Let us also mention the destruction of another vector of Russian influence that was the pride of Putin. Having become a major agricultural power following the 2014 embargo on imports, Russia employs its grain exports in Africa and the Middle East to extend its hold on consumer countries; in 2022, as we have seen, it brandishes the threat of famine to turn African countries against the West and Ukraine by deploying its Third Worldist demagogy at full speed. However, this vector of influence is also compromised by sanctions and counter sanctions. Indeed, the yield of Russian seeds is 20 to 30% lower than that of imported seeds. In 1990, 50 million tons of wheat were harvested in Russia. In 2021, 76 million tons. Reduced to using domestic varieties, Russia will cease to be a food exporter. It will return to 50 million tons, increased by wheat stolen from Ukraine.
The scuttling of the army and the economy
The same logic of destruction is at work in Putin’s policy towards Ukraine. Far from recognizing his initial mistakes, Putin has chosen to escalate, to the point of exhausting his army in a horrible war of attrition. According to Avril Haines, the director of U.S. intelligence, “The [Russian] ground forces have been depleted to the point where it will take years to get back to where they were before the war.” But here again Putin looks like a gambler who keeps upping the ante in hopes of recovering what he has lost. The Kremlin leaves the impression of being engaged in a race against time. It wants to bring down Ukraine before the massive use of Western weapons can redress the balance of power. Putin chooses to sow terror through missile attacks aimed at civilians. He is redoubling his war effort.
The Duma is considering “special measures of economic mobilization” because of “the temporary increased need for the repair of weapons and military equipment and provision of material and technical means. Employees in a number of industries and enterprises must be prepared, if necessary, to work overtime, without guaranteed days off and without rotation.” “In addition, enterprises, both state and commercial, will not have the right to refuse state orders for the supply of goods, performance of work, or provision of services to ensure the conduct of the fight against terrorism and other operations outside the territory of the Russian Federation by the Armed Forces of the Russian Federation, other troops, formations, and military bodies.” It will be possible by order, without the employee’s consent, to require the employee to work on weekends and holidays, to work at night, to postpone paid annual leave, to split it up, to summon the employee on leave if necessary, or to replace the leave with monetary compensation.

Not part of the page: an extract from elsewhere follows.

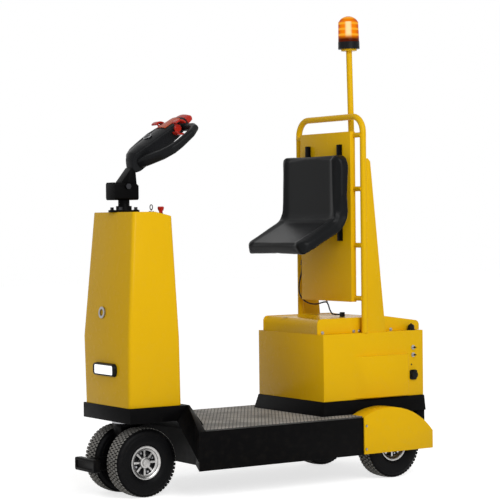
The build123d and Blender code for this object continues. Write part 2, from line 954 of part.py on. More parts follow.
# Plinth with arches over the rear wheels
arch_r = wheel_d / 2 + wheel_gap
arch_gap = 14
arch_in_y = (rear_track - tyre_w) / 2 - arch_gap
with BuildPart() as plinth:
    for z, flare in ((deck_z, plinth_flare), (box_bottom_z, 0)):
        front = box_front_x + 2 * flare
        with BuildSketch(Plane.XY.offset(z)):
            with Locations(((front + box_rear_x) / 2, 0)):
                Rectangle(front - box_rear_x, box_w + 2 * plinth_ledge + 2 * flare)
    loft(ruled=True)
    block(box_rear_x + plate, box_front_x - plate, -box_w / 2, box_w / 2, deck_z - 1,
          box_bottom_z - plate, Mode.SUBTRACT)
    for side in (-1, 1):
        bar_across(rear_axle_x, axle_z, 2 * arch_r, side * arch_in_y, side * plinth_w, Mode.SUBTRACT)
save(plinth, "plinth")

# Rear frame: two rails under the box and the rear crossmember
cross_x = box_rear_x + cross_w
with BuildPart() as rear_frame:
    for side in (-1, 1):
        block(cross_x, deck_rear_x, side * rail_y - rail_w / 2, side * rail_y + rail_w / 2,
              deck_z - rail_h, deck_z)
    block(box_rear_x, cross_x, -box_w / 2 - plinth_ledge, box_w / 2 + plinth_ledge, deck_z - cross_h,
          deck_z)
save(rear_frame, "rear_frame")

# Drive axle: a tube hung from the rails, gear case and motor in the middle
tube_end = rear_track / 2 - tyre_w / 2 - 10
motor_rise = 10
with BuildPart() as drive_axle:
    bar_across(rear_axle_x, axle_z, axle_tube_d, -tube_end, tube_end)
    bar_across(rear_axle_x, axle_z, gear_case_d, -gear_case_w / 2, gear_case_w / 2)
    with BuildSketch(Plane.YZ.offset(rear_axle_x)):
        with Locations((0, axle_z + motor_rise)):
            Circle(motor_d / 2)
    extrude(amount=motor_l)
    for side in (-1, 1):
        block(rear_axle_x - hanger_l / 2, rear_axle_x + hanger_l / 2, side * rail_y - hanger_w / 2,
              side * rail_y + hanger_w / 2, axle_z, deck_z - rail_h)
save(drive_axle, "drive_axle")

for name, side in (("left", 1), ("right", -1)):
    with BuildPart() as wheel_shaft:
        start = tube_end + turn_gap
        bar_across(rear_axle_x, axle_z, axle_d, side * start, side * (rear_track / 2 + hub_seat))
    save(wheel_shaft, f"rear_shaft_{name}")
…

This legislation is reminiscent of Stalinist legislation of the 1930s, according to Alexei Makarkin, First Vice President of the Center for Political Technologies: “It was mobilization of the economy and labor resources in anticipation of a large-scale eventuality.” This is only the beginning. As such, Senator Andrei Klishas has considered the possibility of reintroducing an article punishing “sabotage” into the Penal Code. According to him, this measure seems to be necessary given the “success” of officials in “import substitution”. We can even return to Lenin who, as we remember, sold the crown jewels to subsidize a world revolution. On June 15, the Duma authorized the sale abroad, to “meet urgent needs”, of precious stones and metals held in the Gosfond, the National Fund of Russia. This decision alone is an eloquent denial of the Kremlin’s disinformation that Western economies are suffering more from sanctions than the Russian economy.
The important thing for Moscow is to quickly achieve its ends before the EU has irreversibly weaned itself from Russian gas (see Sobko’s analysis above). Obviously, the Kremlin leadership does not believe that the West will maintain sanctions for long once Ukraine returns to the Russian orbit. Those in the West who are lulled into hoping that Putin will fall soon are likely to be disappointed. Putin will remain in power until he has completed his dirty work. On the other hand, as soon as Ukraine is firmly anchored to Russia, it is to be expected that Putin will be removed and replaced by an amicable “reformer” whom the West will have to support against the intrigues of the “ultra-nationalists”. How then can we demand Russian withdrawal from Ukraine? Wouldn’t this be playing into the hands of the “conservatives”? Many voices will be raised for the immediate lifting of sanctions in order to encourage Russia to reform.
Thus, Putin’s current excesses, his nuclear blackmail, his crudeness, and his ostensible inhumanity may well be part of an ulterior scenario envisaged by the “collective Kremlin”, which would provide a sham “de-Putinization”, so as to save the essential, the instruments of Russian power. Peter the Great is not only the one who “opened a window to Europe”, he is also the tsar who understood that Russia had to co-opt Europeans to build its army and fleet and to build an empire capable of defeating the Europeans. The period of forced autarky that Russia is experiencing today will very quickly return it to this policy of Peter the Great: no wonder this tsar is celebrated by the Kremlin’s propaganda.
Westerners have always tended to personalize Russian politics too much. They have repeatedly fantasized about the “reformer” who would allow a comfortable convergence between Russia and the West. With his complexes and his megalomania, Putin is certainly dangerous. But the Russian problem will not be solved by replacing him with a man from the current Kremlin circle, no matter how much his style contrasts with Putin’s. Behind the despotism of one man lies a formidable power machine whose effectiveness can be measured over the last 20 years in Russia and abroad. Replacing the figurehead will not mean the dismantling of this machine, nor the abandonment of the Russian power project. The West will have to measure change by actions, not by lovely words and concessions that cost nothing, such as the release of political prisoners. The restitution of all the territories stolen from Russia’s neighbors and the recognition of real independence for all the post-Soviet states must be the sine qua non condition for lifting the sanctions.